Structural Evolution of Lignin Using In Situ Small-Angle Neutron Scattering during Catalytic Disassembly

A fundamental understanding of the solution behavior of lignin under reaction conditions is required for the rational design of porous heterogeneous catalysts that minimize the mass-transfer limitations on lignin depolymerization kinetics.

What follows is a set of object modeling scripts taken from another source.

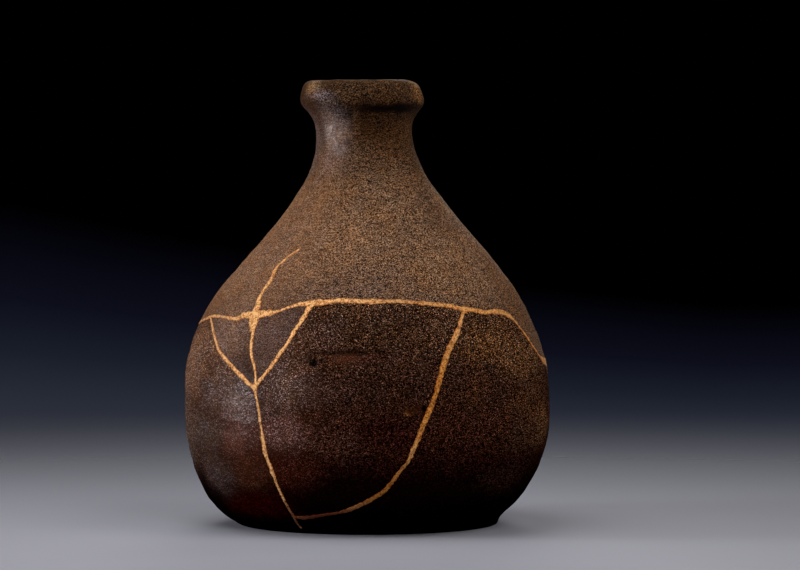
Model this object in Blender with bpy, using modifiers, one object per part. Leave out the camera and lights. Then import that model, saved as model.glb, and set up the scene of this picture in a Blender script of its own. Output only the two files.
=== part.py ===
"""Kintsugi vase: a thrown stoneware bottle, broken into five sherds and mended with gold.

The vase is turned as one hollow body. Thin joints cut it into its sherds, and a groove along each
joint holds the raised gold seam. Metres, +Z up. The origin is the middle of the foot, and the front
of the vase looks towards -Y. Azimuth is in degrees from the front, positive towards +X.
"""

import math

import bmesh
import bpy
import numpy as np
from mathutils import Vector

OBJECT_NAME = "kintsugi_vase"
MM = 0.001

# ---- The thrown body, in millimetres ----
SEGMENTS = 48
WALL_THICKNESS = 5.5
BASE_THICKNESS = 8.0
# Rows of facets follow each other by a length of wall and by a turn of its profile, in degrees
OUTER_ROW_STEP = (36.0, 11.5)
INNER_ROW_STEP = (60.0, 16.0)
# The floor inside as (radius, height), and the heights of the outer wall that the inner wall follows
FLOOR_OUTLINE = ((0.0, BASE_THICKNESS), (46.0, BASE_THICKNESS), (55.0, BASE_THICKNESS + 1.4))
INNER_WALL_HEIGHTS = (11.0, 176.0)

# (height, radius) up the outside, from the foot to the tuck under the lip
WALL_PROFILE = (
    (0.0, 58.3),
    (4.0, 62.5),
    (10.0, 68.6),
    (20.0, 75.1),
    (35.0, 80.5),
    (57.0, 82.4),
    (75.0, 80.6),
    (90.0, 75.4),
    (105.0, 67.2),
    (120.0, 55.5),
    (135.0, 42.6),
    (148.0, 32.7),
    (158.0, 26.4),
    (168.0, 22.8),
    (177.0, 21.6),
    (181.0, 22.1),
    (183.8, 23.4),
    (186.2, 25.1),
)

# (radius, height) round the thick lip, from the mouth over the crown to its lower edge outside
LIP_OUTLINE = (
    (16.5, 190.5),
    (16.9, 196.4),
    (18.6, 199.3),
    (21.4, 200.0),
    (24.2, 199.4),
    (26.1, 197.9),
    (27.3, 195.2),
    (27.9, 191.8),
    (27.6, 189.3),
    (26.4, 187.5),
)

# (height, shift of the centre line towards +X): the bottle was thrown slightly off its axis
LEAN_PROFILE = (
    (0.0, 1.1),
    (3.0, -0.8),
    (10.0, -0.9),
    (20.0, -0.1),
    (40.0, 0.7),
    (75.0, 0.1),
    (95.0, 0.0),
    (110.0, 0.8),
    (125.0, 1.6),
    (145.0, 1.2),
    (165.0, 0.0),
    (174.0, -0.7),
    (184.0, -1.2),
    (200.0, -2.4),
)

# ---- The gold seams and the joints, in millimetres ----
SEAM_STATION_SPACING = 9.5
# The bead of gold stands out from the wall and is let into it
SEAM_PROUD = 0.45
SEAM_DEPTH = 0.5
# Touching pieces keep this gap
CLEARANCE = 0.3
JOINT_WIDTH = 0.3
# The cuts start outside the wall, and a joint ends inside the vase
GROOVE_OUTSIDE = 1.2
JOINT_OUTSIDE = 1.5
JOINT_INSIDE = 9.5

# ---- The courses of the seams: (azimuth, height, width), degrees and millimetres ----

STAR = (-42.5, 96.5, 3.6)
LEFT_FORK = (-70.0, 94.5, 1.4)
DIAGONAL_FORK = (-20.5, 101.5, 3.0)
RIGHT_FORK = (37.0, 99.0, 2.3)
BACK_FORK = (80.0, 74.0, 3.0)
FRONT_KNOT = (-36.5, 65.0, 1.6)
FOOT_KNOT = (-27.5, 8.0, 1.2)

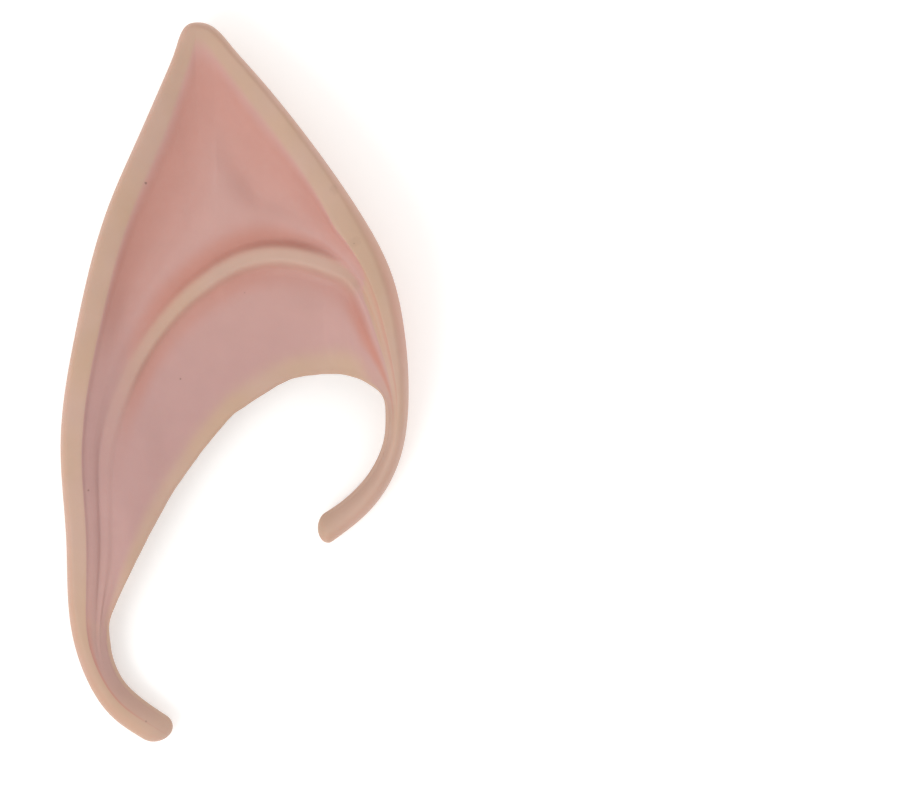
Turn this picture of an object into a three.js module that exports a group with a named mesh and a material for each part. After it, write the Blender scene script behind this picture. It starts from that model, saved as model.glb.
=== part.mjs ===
import * as THREE from 'three';

// Pointed ear tip of moulded latex, worn over the top of the wearer's own ear. It lies on its back:
// +Z is the side that is seen when worn, +Y points to the tip, and +X to the wearer's face.
// One hollow shell: a front wall and a back wall meet round the outer edge, and the pocket between
// them opens along the cutout. At both ends the shell narrows to a hook.

// Driving sizes, in millimetres
const earLength = 125;
const earWidth = 60.2;
const earDepth = 18;
const wall = 1.4;
const rimSlope = 9; // width of the rim's inner slope, from its flat band to the recess's floor
const ridgeStep = 2.8; // width of the steep step from the recess up to the middle of the ridge
const ridgeSlope = 2.8; // width of the softer slope from the ridge down to the hollow face
const ridgeCrown = 1.9; // width of the ridge's rounded top
const lipBand = 3.5; // width of the band along the cutout that turns down to its edge
const recessSwell = 0.5; // how far the recess's floor stands up in its middle
const faceSwell = 0.5; // how far the hollow face below the ridge stands up in its middle
const swellLength = 18; // length of floor that has its full swell
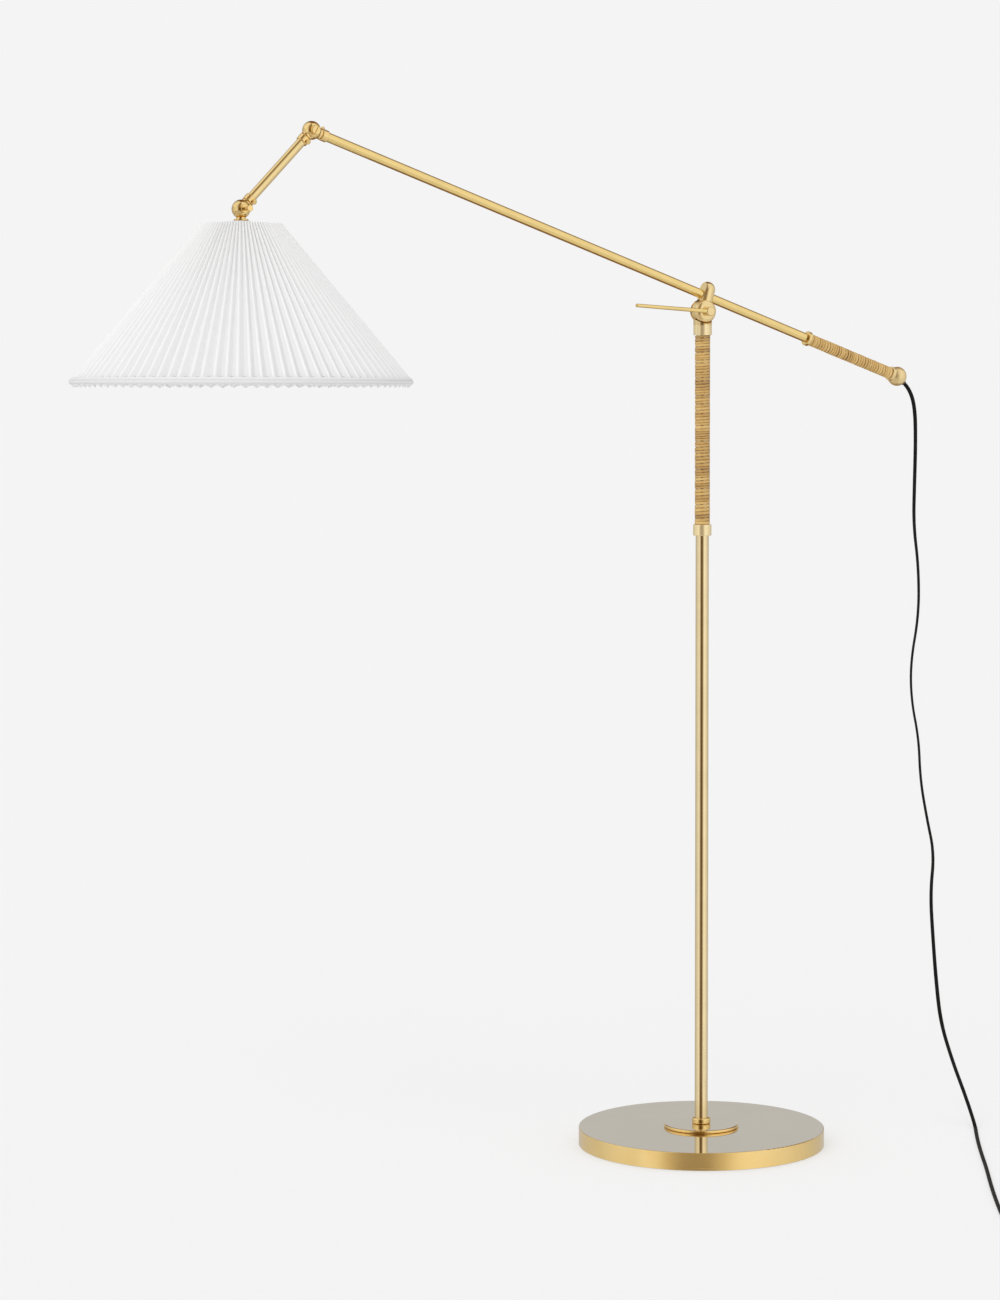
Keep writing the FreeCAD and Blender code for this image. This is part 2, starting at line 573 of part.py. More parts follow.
def cord_grommet():
    """Rubber bush in the ball's outlet, with a thin lip."""
    lip_start = GROMMET_FACE - GROMMET_LIP
    lip_radius = GROMMET_RADIUS - GROMMET_LIP / 2
    bush = turned((CORD_RADIUS, TAIL_BALL_RADIUS - GROMMET_DEPTH),
                  (GROMMET_RADIUS, TAIL_BALL_RADIUS - GROMMET_DEPTH),
                  (GROMMET_RADIUS, lip_start), (lip_radius, GROMMET_FACE),
                  (CORD_RADIUS, GROMMET_FACE))
    return placed(bush, OUTLET)


def tube_wire(start, end):
    """Lamp wire along the inside of a tube, against its lower wall."""
    drop = ARM_BORE - WIRE_RADIUS - SOFT_GAP
    return Part.makeCylinder(WIRE_RADIUS, end - start, Vec(-drop, 0, start))


def arm_parts():
    knuckle_end = ARM_NECK_REACH + SPIGOT_LENGTH + SOFT_GAP
    tube_start = ARM_TUBE_START - ELBOW_REACH
    return {
        "arm_tube": placed(sleeve(ARM_RADIUS, ARM_BORE, tube_start, TUBE_TAIL_END), ARM),
        "arm_wire": placed(tube_wire(knuckle_end - ELBOW_REACH, TUBE_TAIL_END), ARM),
        "tail_ring": placed(beaded_ring(ARM_SEAT + TAIL_RING_WALL, ARM_SEAT,
                                        TAIL_WRAP_START - TAIL_RING_LENGTH, TAIL_WRAP_START,
                                        FERRULE_EDGE), ARM),
        "tail_wrap": placed(sleeve(ARM_SEAT + TAIL_WRAP_THICKNESS, ARM_SEAT, TAIL_WRAP_START,
                                   TAIL_WRAP_END), ARM),
        "tail_ball": tail_ball(),
        "cord_grommet": cord_grommet(),
        "arm_collar": placed(tube_collar(ARM_TUBE_START, ARM_SCREW_TURN), ARM_KNUCKLE),
        "arm_thumb_screw": placed(thumb_screw(ARM_SCREW_GAP, ARM_HEAD_RADIUS, ARM_HEAD_HEIGHT),
                                  screw_frame(ARM_KNUCKLE, ARM_TUBE_START, ARM_SCREW_TURN)),
    }


# ---------------------------------------------------------------- ball knuckles
def ball_half(side, angle, shank):
    """One half of a split ball about the origin, with its screw along Y. side +1 is the
    back half and -1 the front. Its neck and spigot, the shank, point along
    direction(angle) and are scooped away where the other half turns."""
    own = (BALL_SPLIT / 2, BALL_FLAT) if side > 0 else (-BALL_FLAT, -BALL_SPLIT / 2)
    other = (-HUGE / 2, BALL_SPLIT / 2) if side > 0 else (-BALL_SPLIT / 2, HUGE / 2)
    half = Part.makeSphere(BALL_RADIUS).common(slab_y(*own))
    neck = placed(shank, axis_frame(Vec(0, 0, 0), angle))
    neck = neck.cut(Part.makeSphere(BALL_RADIUS + BALL_SCOOP).common(slab_y(*other)))
    solid = half.fuse(neck).removeSplitter()
    screw_hole = rod(BALL_SCREW_RADIUS + RUNNING_FIT, -HUGE / 4, HUGE / 4)
    wire_hole = rod(WIRE_HOLE_RADIUS, BALL_SCREW_RADIUS + SOFT_GAP, HUGE / 4)
    solid = solid.cut(placed(screw_hole, front_frame(Vec(0, 0, 0))))
    return solid.cut(placed(wire_hole, axis_frame(Vec(0, 0, 0), angle)))


def shank(neck_radius, neck_reach, spigot_radius, spigot_end):
    """Neck that ends in a shoulder, and the slimmer spigot or stem beyond it."""
    return turned((0, 0), (neck_radius, 0), (neck_radius, neck_reach),
                  (spigot_radius, neck_reach), (spigot_radius, spigot_end), (0, spigot_end))


def tube_half(side, angle, neck_reach):
    """Ball half whose neck carries a hollow spigot that turns inside a tube."""
    return ball_half(side, angle, shank(NECK_RADIUS, neck_reach, SPIGOT_RADIUS,
                                        neck_reach + SPIGOT_LENGTH))


def shade_swing_half():
    """Front half of the shade ball with the hollow threaded stem that carries the shade."""
    return ball_half(-1, 180, shank(SHADE_NECK_RADIUS, SHADE_NECK_REACH, STEM_RADIUS, STEM_END))


def elbow_screw():
    """Slotted cheese-head screw through the front half into the back half."""
    low = BALL_FLAT + WASHER_PLAY
    end = low + ELBOW_HEAD_HEIGHT
    head = domed_pin(ELBOW_HEAD_RADIUS, low, end, ELBOW_HEAD_DOME)
    screw = head.fuse(rod(BALL_SCREW_RADIUS, -BALL_FLAT, low))
    return placed(slotted(screw, ELBOW_HEAD_RADIUS, end, SLOT_WIDTH, SLOT_DEPTH), front_frame(ELBOW))


def shade_tilt_screw():
    """Long thumb screw that locks the shade's tilt: boss, slim shaft and flared head."""
    boss = BALL_FLAT + WASHER_PLAY
    shaft = boss + TILT_BOSS_HEIGHT
    head = shaft + TILT_SHAFT_LENGTH
    end = head + TILT_HEAD_LENGTH
    screw = turned((0, -BALL_FLAT), (BALL_SCREW_RADIUS, -BALL_FLAT), (BALL_SCREW_RADIUS, boss),
                   (TILT_BOSS_RADIUS, boss), (TILT_BOSS_RADIUS, shaft - THUMB_EDGE),
                   (TILT_BOSS_RADIUS - THUMB_EDGE, shaft, THUMB_EDGE), (TILT_SHAFT_RADIUS, shaft),
                   (TILT_SHAFT_RADIUS, head), (TILT_HEAD_RADIUS - THUMB_WAIST, head),
                   (TILT_HEAD_RADIUS, end - THUMB_EDGE),
                   (TILT_HEAD_RADIUS - THUMB_EDGE, end, THUMB_EDGE), (0, end))
    return placed(screw, SHADE_FIXED.multiply(front_frame(Vec(0, 0, 0))))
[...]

In situ and ex situ small-angle neutron scattering (SANS) methods were used to study the structural changes of lignin during non-catalytic solvolysis reactions in deuterated methanol (MeOH-d₄) and catalytic reactions in the presence of copper-containing porous metal oxide (CuPMO) and MeOH-d₄. The results indicate that at room temperature, lignin adopted a rigid and stretched conformation that becomes more spherical, flexible, and folded when heated to the reaction temperature of 250 °C. In the presence of CuPMO, the volume fraction of small lignin particles (<50 Å) in the reactor is higher than under solvolysis conditions, while the median radius of this fraction of lignin particles is smaller. The SANS data were analyzed using a population balance model and found that two reaction processes dominate: disassembly of large lignin aggregate particles (>50 Å) and condensation of small lignin particles (<50 Å). The study also suggests that the cooling and quenching step in the ex situ experiments alters the small lignin (<50 Å) particle size distribution.